Your goal =>
Your task is to repeat the listing exactly.

Given records =>
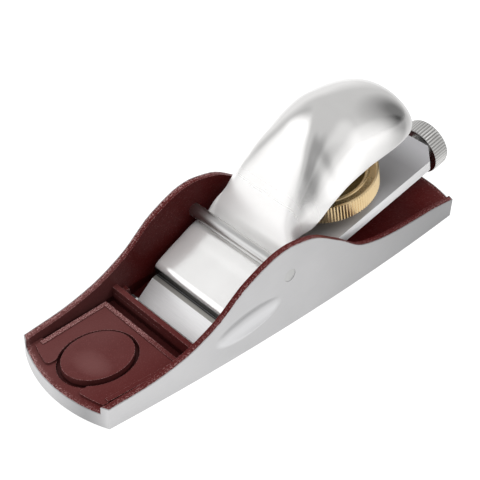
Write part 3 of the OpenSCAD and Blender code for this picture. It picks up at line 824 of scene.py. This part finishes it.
def make_blade():
    """The blade: a bar with its bevel ground, its rear corners cut and a slot underneath."""
    middle = EDGE_BACK + BLADE_LEN / 2
    bpy.ops.mesh.primitive_cube_add(size=1, location=(middle, 0, BLADE_T / 2))
    piece = started("blade_iron")
    piece.scale = (BLADE_LEN, BLADE_W, BLADE_T)
    bpy.ops.object.transform_apply(location=True, rotation=True, scale=True)
    front, back = EDGE_BACK, EDGE_BACK + BLADE_LEN
    pick(piece, "vertices", lambda v: v.co.x < front + MM and v.co.z > BLADE_T / 2)
    bpy.ops.transform.translate(value=(BEVEL_RUN, 0, 0))

    def rear_corner(edge):
        a, b = ends_of(piece, edge)
        return min(a.x, b.x) > back - MM and abs(a.y - b.y) < MM

    pick(piece, "edges", rear_corner)
    bpy.ops.mesh.bevel(offset=CORNER_CUT, segments=1)

    def ground_edge(edge):
        a, b = ends_of(piece, edge)
        return min(a.x, b.x) > front + MM or abs(a.y - b.y) < MM

    pick(piece, "edges", ground_edge)
    bpy.ops.mesh.bevel(offset=BLADE_ROUND, segments=2)
    only(piece)
    bpy.ops.mesh.primitive_cube_add(size=1, location=(SLOT_ALONG + SLOT_LEN / 2, 0, 0))
    cutter = started("slot_cutter")
    cutter.scale = (SLOT_LEN, SLOT_W, 2 * SLOT_DEPTH)
    modifier(piece, "BOOLEAN", operation="DIFFERENCE", object=cutter, solver="EXACT")
    bpy.data.objects.remove(cutter)
    put(piece, BED)
    smooth(piece, 25)
    dress(piece, blade_steel(), "iron", "blade")


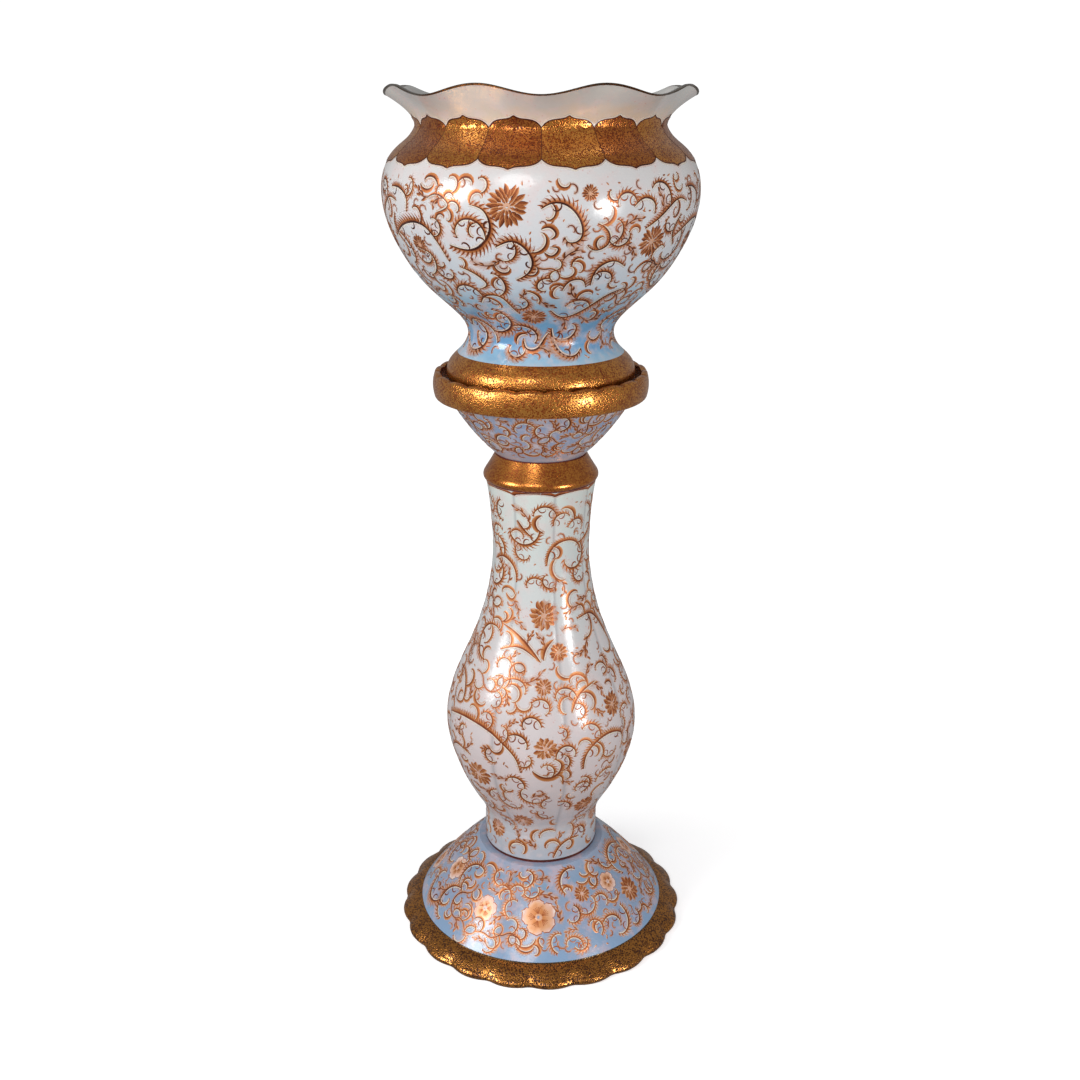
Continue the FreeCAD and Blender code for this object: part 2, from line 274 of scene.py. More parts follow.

Result of the task =>
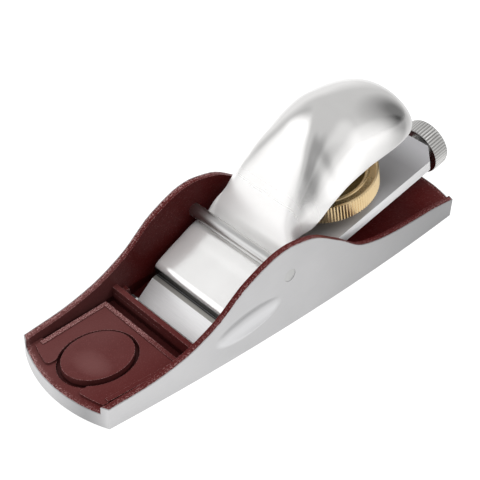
Write part 3 of the OpenSCAD and Blender code for this picture. It picks up at line 824 of scene.py. This part finishes it.
def make_blade():
    """The blade: a bar with its bevel ground, its rear corners cut and a slot underneath."""
    middle = EDGE_BACK + BLADE_LEN / 2
    bpy.ops.mesh.primitive_cube_add(size=1, location=(middle, 0, BLADE_T / 2))
    piece = started("blade_iron")
    piece.scale = (BLADE_LEN, BLADE_W, BLADE_T)
    bpy.ops.object.transform_apply(location=True, rotation=True, scale=True)
    front, back = EDGE_BACK, EDGE_BACK + BLADE_LEN
    pick(piece, "vertices", lambda v: v.co.x < front + MM and v.co.z > BLADE_T / 2)
    bpy.ops.transform.translate(value=(BEVEL_RUN, 0, 0))

    def rear_corner(edge):
        a, b = ends_of(piece, edge)
        return min(a.x, b.x) > back - MM and abs(a.y - b.y) < MM

    pick(piece, "edges", rear_corner)
    bpy.ops.mesh.bevel(offset=CORNER_CUT, segments=1)

    def ground_edge(edge):
        a, b = ends_of(piece, edge)
        return min(a.x, b.x) > front + MM or abs(a.y - b.y) < MM

    pick(piece, "edges", ground_edge)
    bpy.ops.mesh.bevel(offset=BLADE_ROUND, segments=2)
    only(piece)
    bpy.ops.mesh.primitive_cube_add(size=1, location=(SLOT_ALONG + SLOT_LEN / 2, 0, 0))
    cutter = started("slot_cutter")
    cutter.scale = (SLOT_LEN, SLOT_W, 2 * SLOT_DEPTH)
    modifier(piece, "BOOLEAN", operation="DIFFERENCE", object=cutter, solver="EXACT")
    bpy.data.objects.remove(cutter)
    put(piece, BED)
    smooth(piece, 25)
    dress(piece, blade_steel(), "iron", "blade")


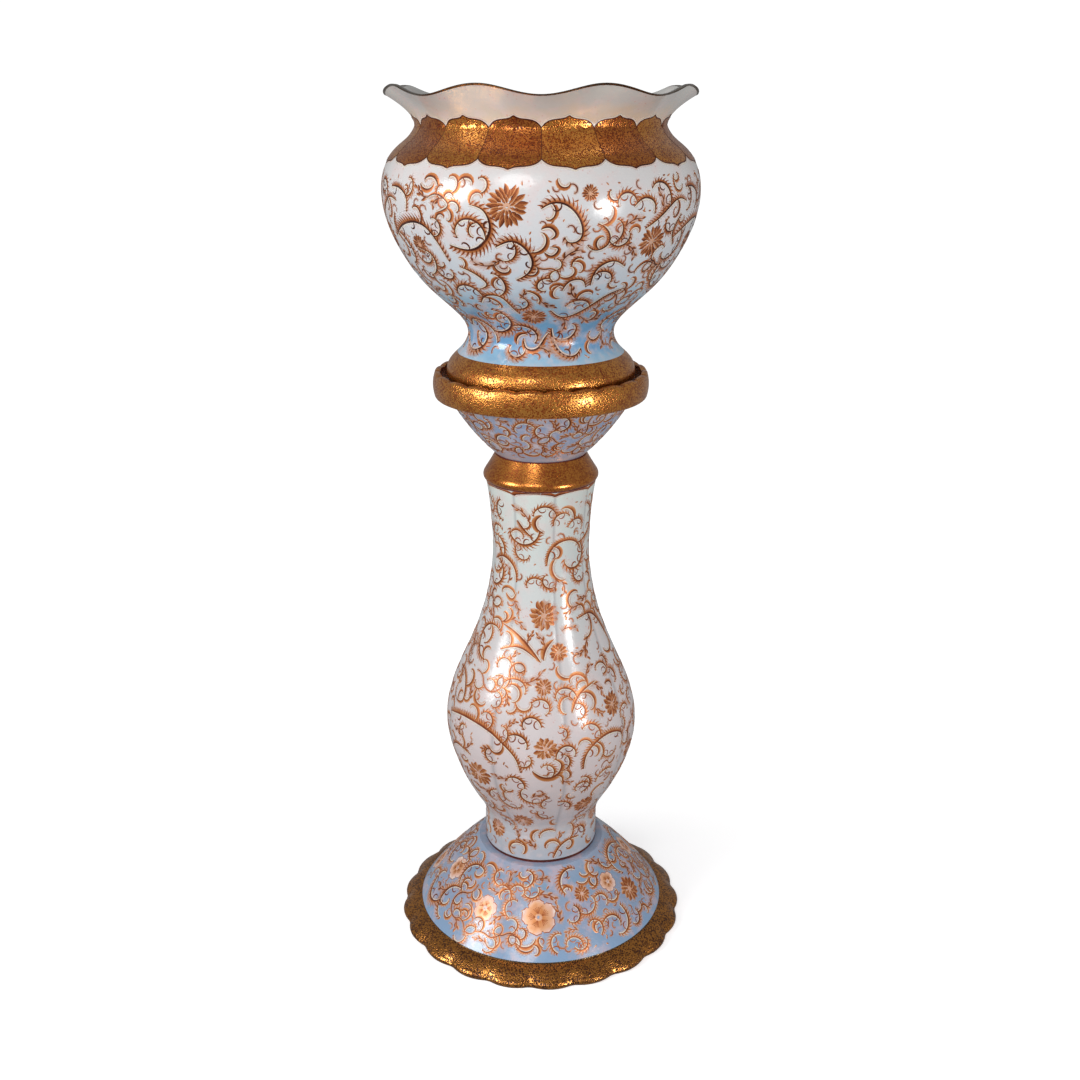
Continue the FreeCAD and Blender code for this object: part 2, from line 274 of scene.py. More parts follow.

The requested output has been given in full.